» **Required work**
Return exactly the listing's lines, from its first line to the line holding "rear_y: float", ends included.
- - -
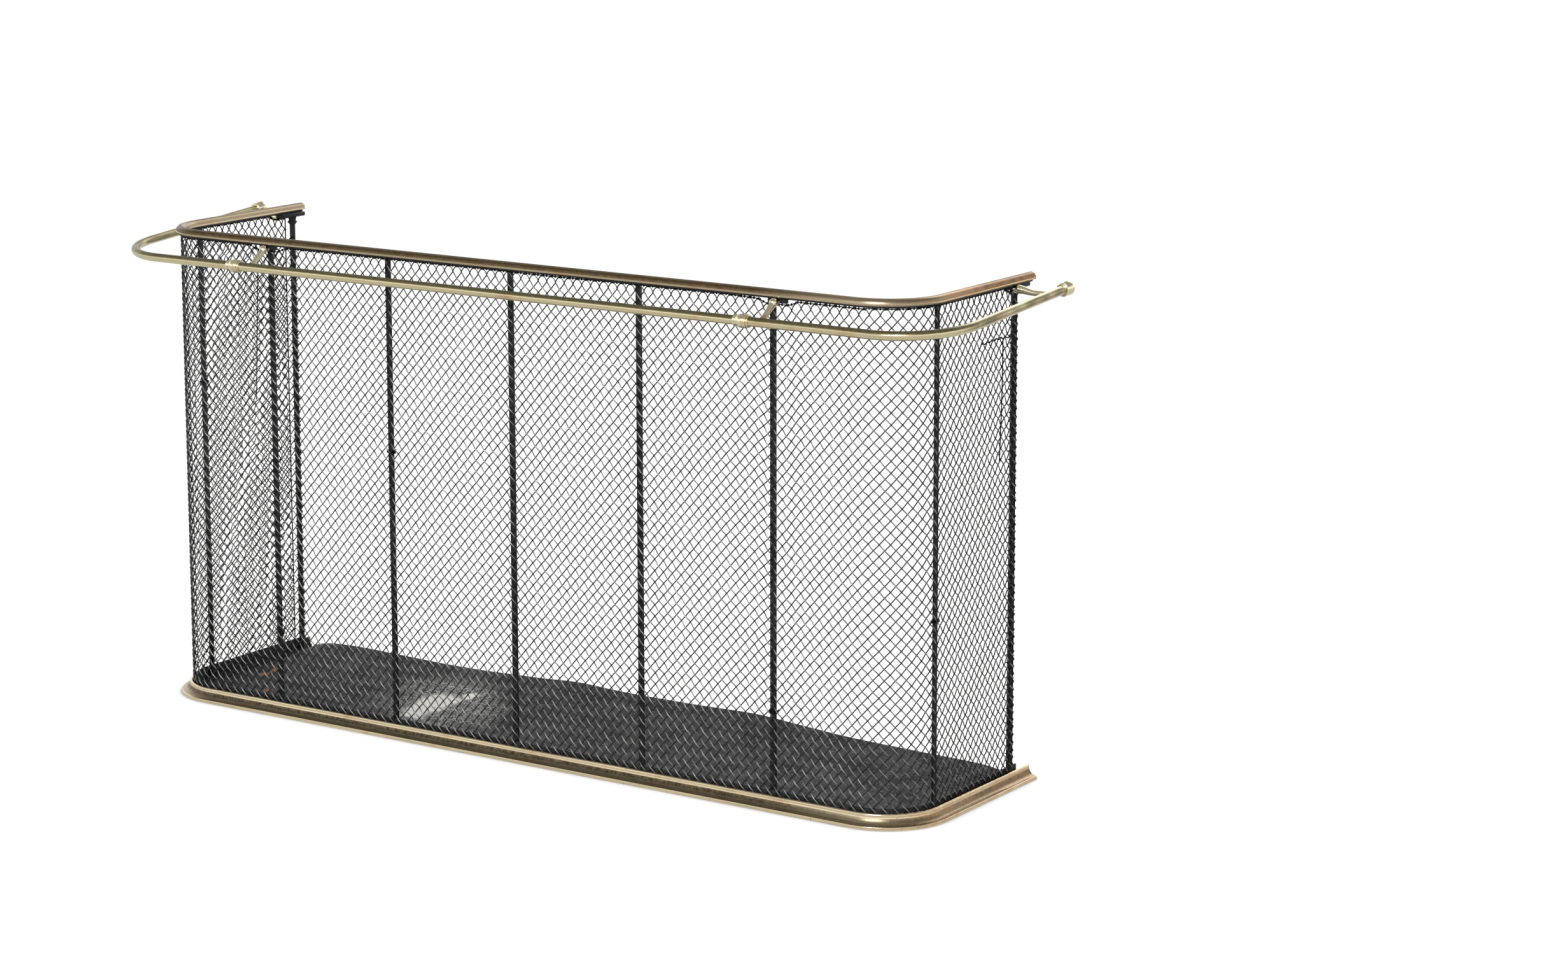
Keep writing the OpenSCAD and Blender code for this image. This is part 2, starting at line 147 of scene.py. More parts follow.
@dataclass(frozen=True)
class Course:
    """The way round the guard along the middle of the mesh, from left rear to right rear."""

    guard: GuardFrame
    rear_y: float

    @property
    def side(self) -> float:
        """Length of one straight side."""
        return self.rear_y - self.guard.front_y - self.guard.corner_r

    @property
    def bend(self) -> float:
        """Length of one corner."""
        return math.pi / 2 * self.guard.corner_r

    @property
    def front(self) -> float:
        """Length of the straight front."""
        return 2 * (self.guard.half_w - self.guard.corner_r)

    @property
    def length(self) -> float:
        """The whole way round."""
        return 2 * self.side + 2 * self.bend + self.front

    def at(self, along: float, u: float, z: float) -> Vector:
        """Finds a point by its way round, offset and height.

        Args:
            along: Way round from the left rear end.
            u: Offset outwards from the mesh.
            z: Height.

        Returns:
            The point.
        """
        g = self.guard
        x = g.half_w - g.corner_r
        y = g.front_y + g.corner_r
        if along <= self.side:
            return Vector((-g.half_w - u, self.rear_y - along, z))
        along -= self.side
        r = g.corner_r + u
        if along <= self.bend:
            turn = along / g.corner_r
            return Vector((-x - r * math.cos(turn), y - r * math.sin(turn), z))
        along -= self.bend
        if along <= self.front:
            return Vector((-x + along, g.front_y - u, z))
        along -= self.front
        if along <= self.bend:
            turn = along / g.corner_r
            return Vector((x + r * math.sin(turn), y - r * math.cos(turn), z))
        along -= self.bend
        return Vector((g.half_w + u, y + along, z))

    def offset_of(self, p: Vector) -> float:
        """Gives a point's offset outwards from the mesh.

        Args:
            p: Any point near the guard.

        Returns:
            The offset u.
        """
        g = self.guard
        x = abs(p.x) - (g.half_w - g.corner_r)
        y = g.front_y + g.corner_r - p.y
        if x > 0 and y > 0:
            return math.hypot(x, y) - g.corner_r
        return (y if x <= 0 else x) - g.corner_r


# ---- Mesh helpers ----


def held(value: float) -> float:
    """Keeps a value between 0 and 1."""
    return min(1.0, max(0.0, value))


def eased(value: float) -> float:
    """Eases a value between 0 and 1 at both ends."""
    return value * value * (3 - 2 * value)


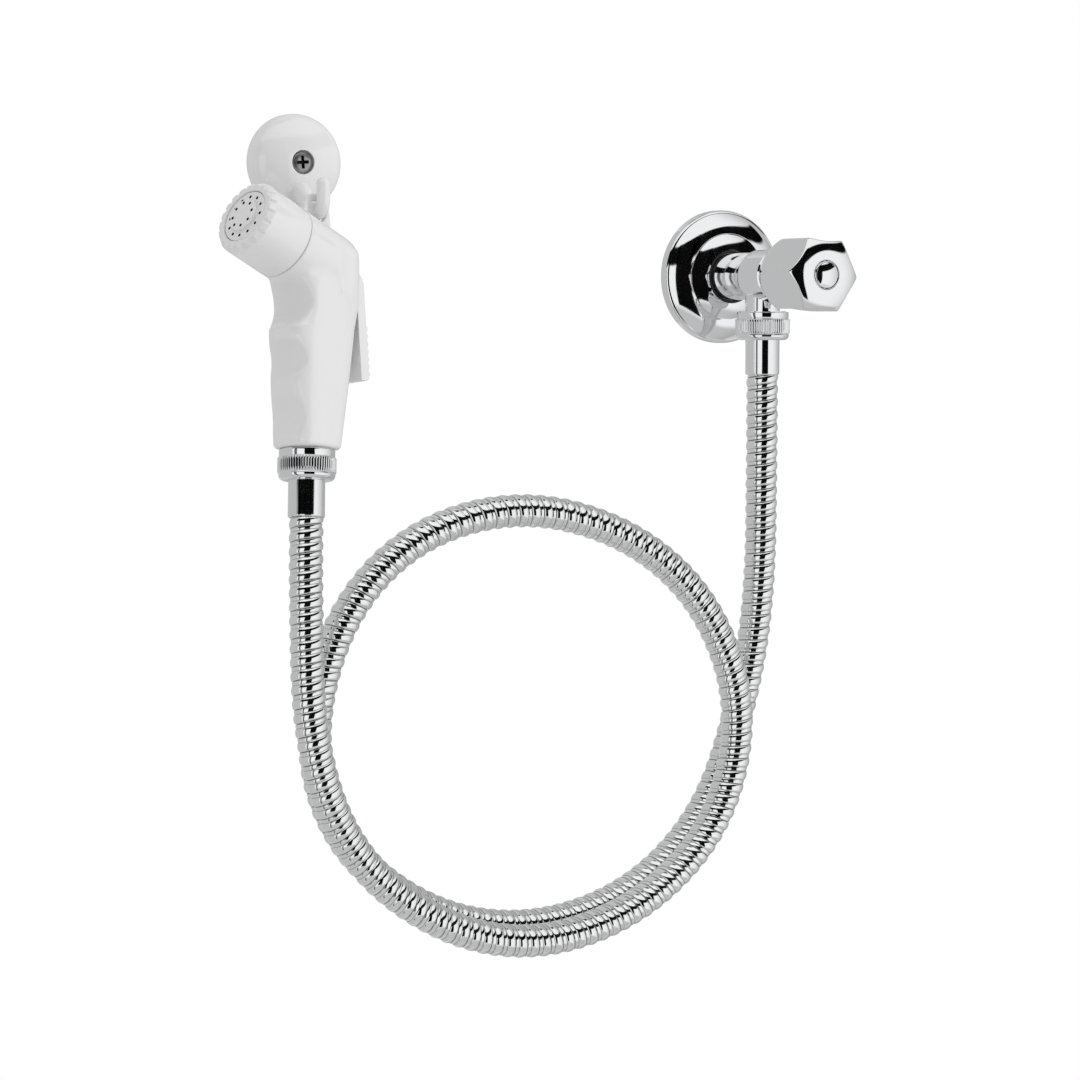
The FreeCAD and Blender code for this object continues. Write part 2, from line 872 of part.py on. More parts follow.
- - -
» **Written reply**
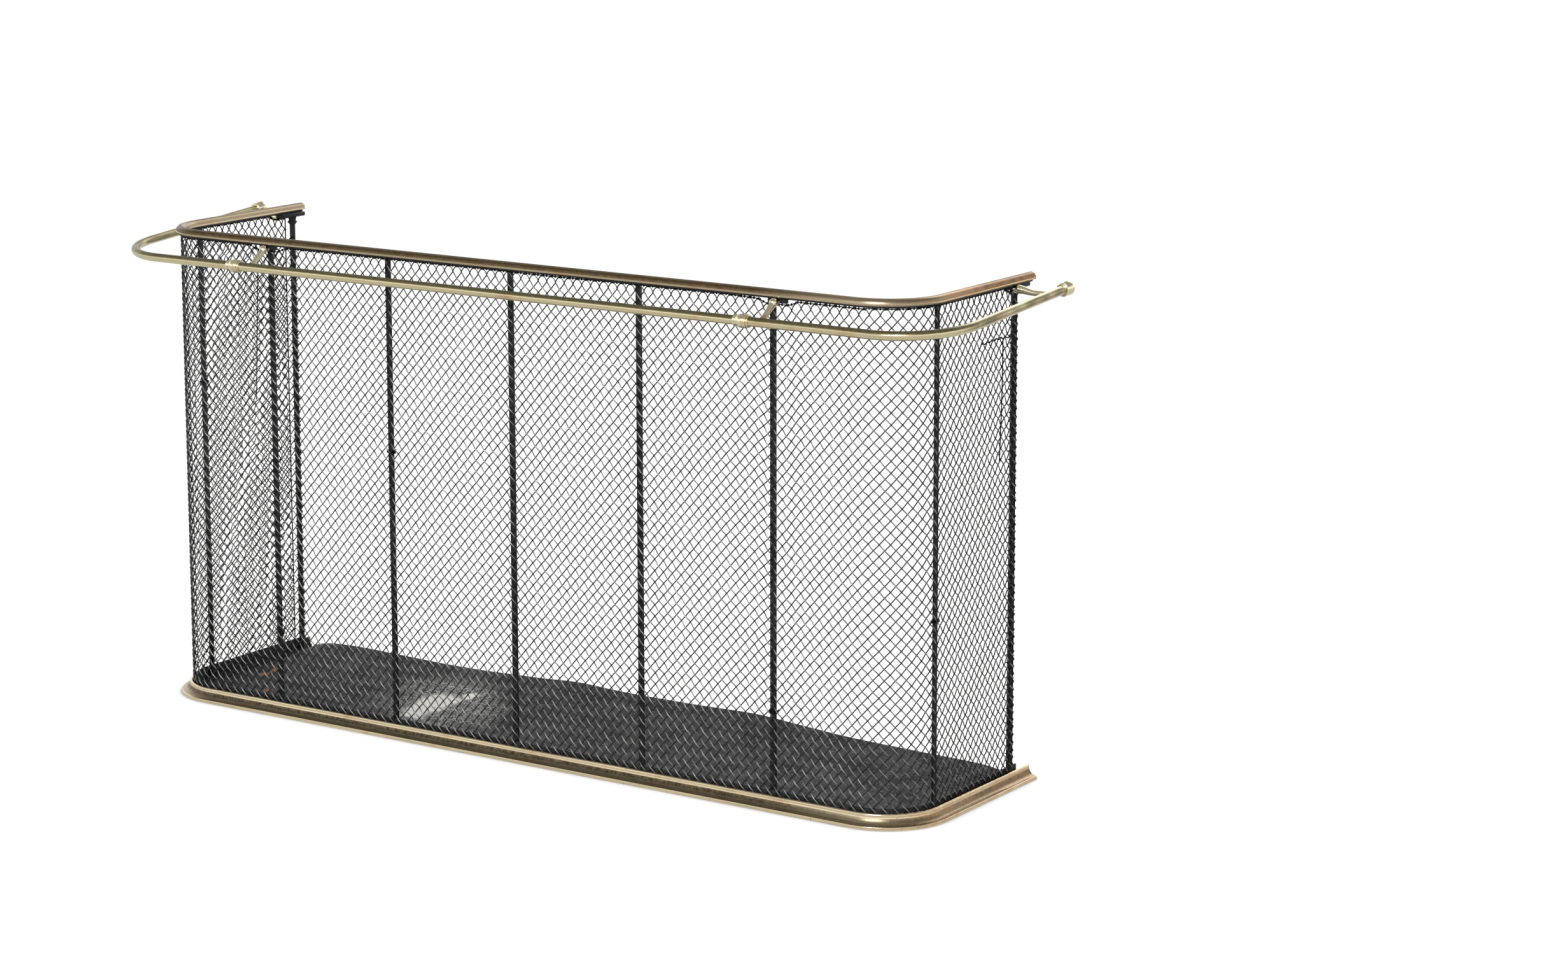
Keep writing the OpenSCAD and Blender code for this image. This is part 2, starting at line 147 of scene.py. More parts follow.
@dataclass(frozen=True)
class Course:
    """The way round the guard along the middle of the mesh, from left rear to right rear."""

    guard: GuardFrame
    rear_y: float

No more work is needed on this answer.